Libya Says Ready to Cooperate with Britain over Lockerbie

W460

Prosecutors in Libya's capital said Wednesday they were ready to cooperate with Britain after it identified new Libyan suspects in the bombing of an airliner over the Scottish town of Lockerbie in 1988.

"We have received nothing so far" in terms of requests from Britain for any help, said Seddig Essour, head of investigations in the prosecutor's office.

"There have been many agreements made regarding the Lockerbie case, but we'll have to decide how best to meet these new demands when we receive them," he told AFP.

A spokesman for Tripoli's justice ministry said "the department is ready to cooperate with investigators in the Lockerbie case if a formal request is received."

Scottish prosecutors said on Thursday that they have identified two new Libyan suspects in their investigation into the bombing of Pan Am flight 103.

Libya, which was ruled by late strongman Moammar Gadhafi at the time of the Lockerbie bombing, has descended into chaos since he was toppled and killed in 2011.

It now has two rival governments, including the one that seized Tripoli last year backed by Islamists and the other internationally recognized one that fled to eastern Libya after losing control of the capital.

The only person ever convicted in the Lockerbie bombing is former Libyan intelligence officer Abdelbaset Ali Mohmet al-Megrahi, who died in 2012 protesting his innocence.

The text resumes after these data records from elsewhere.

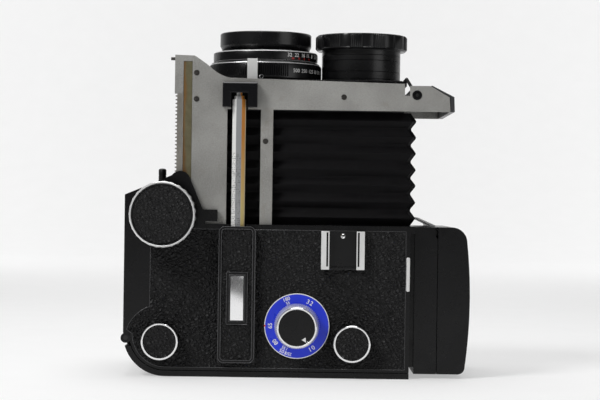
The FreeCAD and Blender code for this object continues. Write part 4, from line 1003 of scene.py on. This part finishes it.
def spring_coil(center):
    """Small coil spring at the foot of the cocking lever."""
    turns, steps, corners, wire, coil = 3.5, 20, 6, 0.16, 0.95
    points = []
    total = int(turns * steps)
    for index in range(total + 1):
        angle = TAU * index / steps
        out = Vector((math.cos(angle), 0, math.sin(angle)))
        wire_middle = center + out * coil + Vector((0, -0.9 + 1.5 * index / total, 0))
        for corner in range(corners):
            turn = TAU * corner / corners
            points.append(wire_middle + out * wire * math.cos(turn) + Vector((0, wire * math.sin(turn), 0)))
    faces = strips(total + 1, corners)
    faces += [tuple(range(corners - 1, -1, -1)), tuple(range(corners * total, corners * (total + 1)))]
    mesh = mesh_from("lever_spring", points, faces)
    add_object("lever_spring", mesh, ["bright_chrome"], BODY_OF["cocking_lever"], SLOT_OF["cocking_lever"])


def make_viewing_lens():
    """Grooved barrel with a segmented hood ring."""
    low, high, center, _ = round_node("viewing_barrel", "Z")
    place = on_axis("Z", center, 1)
    board = span("lens_board")[1].z
    top = high.z
    profile = [(LENS_THROAT, low.z), (16.9, low.z), (16.9, board), (20.4, board)]
    for groove in (board + 1.2, board + 2.2, board + 6.0, board + 11.8, board + 14.6):
        profile += [(20.5, groove - 0.15), (20.3, groove), (20.5, groove + 0.15)]
    profile += [(20.5, top - 0.2), (20.3, top), (19.4, top)]
    radius, height = 19.2, top - 0.3
    while radius > 16.2:
        profile += [(radius, height), (radius - 0.25, height - 0.7)]
        radius -= 0.6
        height -= 0.62
    profile += [(15.6, top - 4.0, 1), (15.6, top - 6.0), (LENS_THROAT, top - 6.2), (LENS_THROAT, low.z)]
    turned("viewing_barrel", "viewing_barrel", place, profile, ["lens_black", "black_anodised"])
    dress("viewing_elements")

    low, high, _, radius = round_node("viewing_hood_ring", "Z")
    profile = [
        (20.5, low.z), (radius - 0.9, low.z), (radius - 0.3, low.z + 0.6), (radius, low.z + 1.2, 0, 1.0),
        (radius, high.z - 1.0, 0, 1.0), (radius - 0.4, high.z - 0.3, 0, 0.7),
        (radius - 0.8, high.z, 0, 0.3), (21.0, high.z), (20.5, high.z - 0.4), (20.5, low.z)]
    turned("viewing_hood_ring", "viewing_ring", place, profile, ["lens_black"], 576, segmented)
    block("board_clip", (*CLIP_LOW, board + 0.02), (*CLIP_HIGH, board + 0.8), 0.2, "turned_silver",
          "front_standard", "steel")


def segmented(step, steps):
    """Twelve segments: plain flats a little sunk, between finely ridged lands."""
    share = (step * 12 / steps) % 1
    if share < 0.46:
        return 0.95 - 0.25 * math.sin(math.pi * share / 0.46)
    if share < 0.5 or share > 0.96:
        return 0.4
    return 0.0 if step % 4 < 2 else 0.3


# ---------------------------------------------------------------- hood

def make_hood():
    bevelled("hood_base", 0.4)
    bevelled("hood_lid", 1.0, segments=4)
    bevelled("lid_button", 0.15)
    for node in ("hood_left_leaf", "hood_right_leaf", "hood_rear_leaf", "magnifier_frame"):
        bevelled(node, 0.12)
    dress("magnifier_lens")


# ---------------------------------------------------------------- stage

def make_stage():
    """Pale floor that sweeps up behind, lamps over the object and two for the paper."""
    low, high = (Vector(corner) for corner in CAD_BOX)
    center = (low + high) / 2
    reach, flat, bend, steps = 4.0, 1.7, 0.8, 16
    rows = [(-reach, 0.0), (flat, 0.0)]
    for step in range(1, steps + 1):
        angle = math.pi / 2 * step / steps
        rows.append((flat + bend * math.sin(angle), bend * (1 - math.cos(angle))))
    rows.append((flat + bend, reach))
    points = [(side * reach, center.y + y, low.z + z) for y, z in rows for side in (-1, 1)]
    mesh = bpy.data.meshes.new("sweep")
    mesh.from_pydata(points, [], strips(len(rows), 2, False))
    smoothed(mesh)
    floor = bpy.data.objects.new("sweep", mesh)
    mesh.materials.append(paper())
    bpy.context.scene.collection.objects.link(floor)

    world = bpy.data.worlds.new("studio")
    world.use_nodes = True
    background = world.node_tree.nodes["Background"]
    background.inputs["Color"].default_value = (1, 1, 1, 1)
    background.inputs["Strength"].default_value = 0.09
    bpy.context.scene.world = world
    bpy.context.scene.view_settings.view_transform = "Standard"

    # place and target from the object's middle and width in metres, power in watts
    for name, offset, target, size, power in (
            ("key", (-0.75, -0.75, 0.95), (0, 0, 0), 0.5, 11.5),
            ("fill", (1.1, -0.9, 0.35), (0, 0, 0), 0.8, 2.0),
            ("top", (0.0, 0.15, 1.15), (0, 0, 0), 1.0, 8.0),
            ("paper_left", (-1.0, 1.3, 0.7), (-0.2, 2.9, 0.1), 0.7, 8.5),
            ("paper_right", (1.0, 1.3, 0.7), (0.2, 2.9, 0.1), 0.7, 8.5)):
        light = bpy.data.lights.new(name, "AREA")
        light.shape = "DISK"
        light.size = size
        light.energy = power
        lamp = bpy.data.objects.new(name, light)
        lamp.location = center + Vector(offset)
        lamp.rotation_euler = (Vector(target) - Vector(offset)).to_track_quat("-Z", "Y").to_euler()
        bpy.context.scene.collection.objects.link(lamp)


def make_camera():
    """Long lens looking at the left side, level and a little tilted sideways."""
    low, high = (Vector(corner) for corner in CAD_BOX)
    center = (low + high) / 2
    lens = bpy.data.cameras.new("view")
    lens.lens = VIEW_LENS
    lens.sensor_width = VIEW_SENSOR
    camera = bpy.data.objects.new("view", lens)
    camera.location = (center.x, low.y - VIEW_DISTANCE, center.z + VIEW_LIFT)
    camera.rotation_euler = (math.radians(90), math.radians(VIEW_TILT), 0)
    bpy.context.scene.collection.objects.link(camera)
    bpy.context.scene.camera = camera


make_body()
make_scale_window()
make_spool_knob("supply_spool_knob")
make_spool_knob("takeup_spool_knob")
make_advance_knob()
make_focus_knobs()
make_lock_dial()
make_release()
make_standard()
make_bellows()
make_taking_lens()
make_viewing_lens()
make_hood()
make_stage()
make_camera()
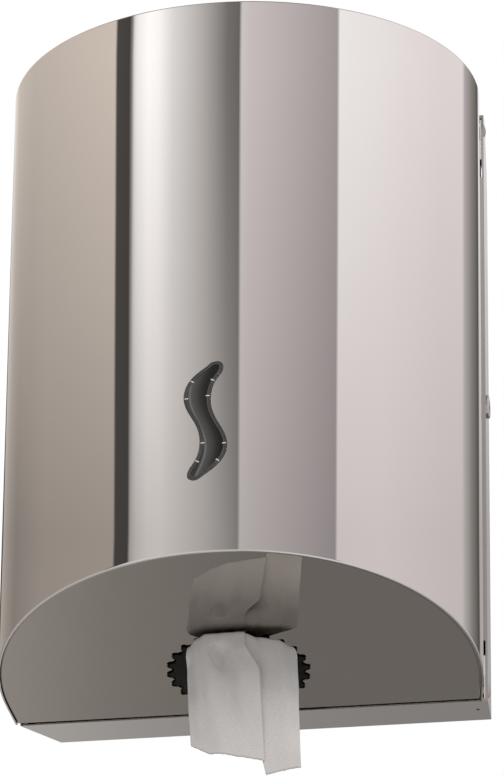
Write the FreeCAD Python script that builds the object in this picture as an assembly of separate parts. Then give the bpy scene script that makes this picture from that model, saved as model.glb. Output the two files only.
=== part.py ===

Scottish media named one of the two new suspects as former intelligence chief Abdullah Senussi and the other as Abu Agila Mas'ud.

Senussi is behind bars in Libya after being sentenced to death in July for crimes committed during the 2011 uprising, while Mas'ud is also reportedly in custody in the North African country.

Libya admitted responsibility for the bombing in 2003 and Gadhafi's regime eventually paid $2.7 billion (2.4 billion euros) in compensation to victims' families.